Specific, temporally regulated expression of the insulin-like growth factor II gene during muscle cell differentiation

Abstract

We have compared the expression of insulin-like growth factor II (IGF-II) messenger RNA (mRNA) to the expression of other mRNAs encoding proteins known to play pivotal roles during the differentiation of continuously cultured, fusing muscle cell lines. These cell lines respond to changes in culture conditions by undergoing a well characterized alteration in gene expression which leads to a change in their phenotype from dividing, mononucleate myoblasts to fused, multinucleate myotubes. The hallmarks of this differentiation program include the induction of myogenic regulatory genes as well as the genes that encode the contractile proteins. We have found that the differentiation of these cells leads to the production of multiple IGF-II transcripts.
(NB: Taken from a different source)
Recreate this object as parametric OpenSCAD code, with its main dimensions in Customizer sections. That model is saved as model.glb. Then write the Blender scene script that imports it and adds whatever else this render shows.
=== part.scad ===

In one of the cell lines studied, C2C12, IGF-II mRNA levels were rapidly induced during differentiation. Increases in IGF-II mRNA levels preceded the expression of the contractile protein genes but occurred only after the activation of the myogenic regulatory gene myogenin. The same regulated pattern of IGF-II mRNA expression was seen in both rapidly and slowly fusing subclones of this cell line, indicating a requirement for IGF-II at a specific point during muscle differentiation. These results suggest that IGF-II plays an important role during the terminal differentiation of skeletal muscle cells and are consistent with the existence of an autocrine loop through which IGF-II may act to regulate the differentiation process.